Sesuai dengan permendikbud Nomor 23 tahun 2015 dan sebagai lanjutan dari Gerakan Literasi Nasional, maka sesungguhnya guru tidaklah bisa dipisahkan dari menulis. Karena kehidupan seorang guru memang tidak akan pernah lepas dari kata menulis. Guru harus menyiapkan bahan ajarnya, menyiapkan skenario rencana pengajarannya, membuat penelitian tindakan kelas, menulis untuk pengembangan profesinya, untuk menambah angka kreditnya, dan masih banyak lagi. Sebagai seorang guru, tentu diharapkan tulisan kita adalah tulisan yang bermanfaat. Yang  bisa membawa perubahan, membawa kebaikan bagi sesama. Diharapkan tulisan kita bisa berguna  bagi orang lain, memberitahu tanpa bermaksud menggurui, menyampaikan kebenaran tanpa disadari bagi yang membacanya. Bukankah itu membuat kita bercahaya di ahirat kelak? Karena itu akan menjadi ladang amal jariyah kita?

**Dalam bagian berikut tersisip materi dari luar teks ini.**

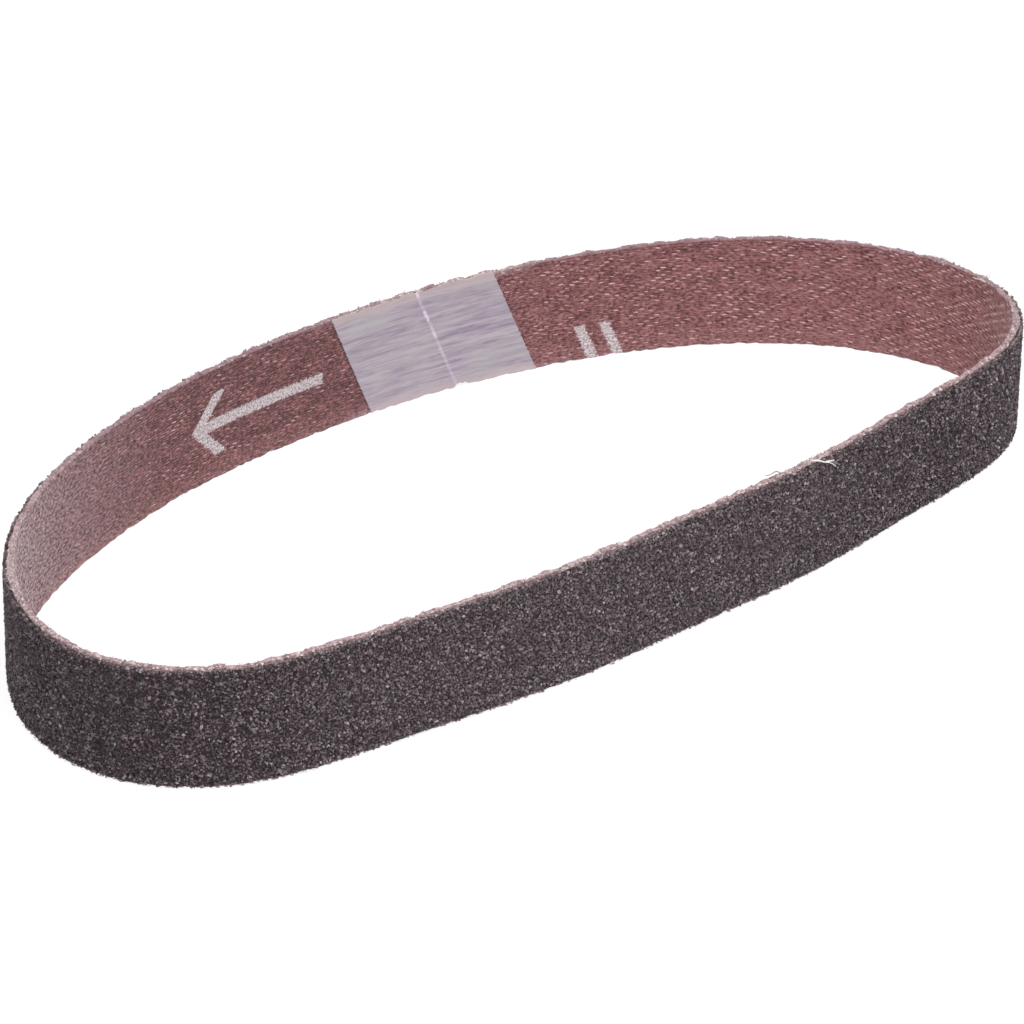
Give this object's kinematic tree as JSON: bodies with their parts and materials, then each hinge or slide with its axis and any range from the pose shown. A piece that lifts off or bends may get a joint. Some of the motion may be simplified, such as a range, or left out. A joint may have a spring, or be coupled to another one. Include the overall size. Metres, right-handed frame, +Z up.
{
  "type": "sanding belt",
  "caption": "Narrow cloth-backed sanding belt, grain on the outside, closed by a slanted butt joint under a splice tape, standing on its edge as a relaxed loop.",
  "frame": {"origin": "middle of the loop's bounding box, in the plane of the lower slit edge that it stands on", "axes": "+X along the loop's long way, -Y towards its flatter side, +Z up across the belt's width"},
  "size_m": [0.1266, 0.0588, 0.0127],
  "materials": {
    "cloth": "maroon resin-filled cotton twill, matte, with pale frayed slit edges",
    "grain": "dark grey-brown coarse mineral grain bonded in resin, matte with small glints",
    "tape": "thin lavender-grey splice film with fine streaks along the belt, slight sheen"
  },
  "bodies": {
    "root": {"cloth_backing": "cloth", "abrasive_coat": "grain", "splice_tape": "tape"}
  },
  "joints": []
}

Pramodeya Ananta Toer mengatakan juga bahwa orang boleh pandai setinggi langit, tetapi selama ia tak menulis, ia akan hilang di dalam masyarakat dan dari sejarah. Maka ayolah menulis mulai sekarang, tunggu apalagi? Biarpun kita sudah tiada, maka karya kita akan tetap abadi. Yuk, menjadi guru yang abadi!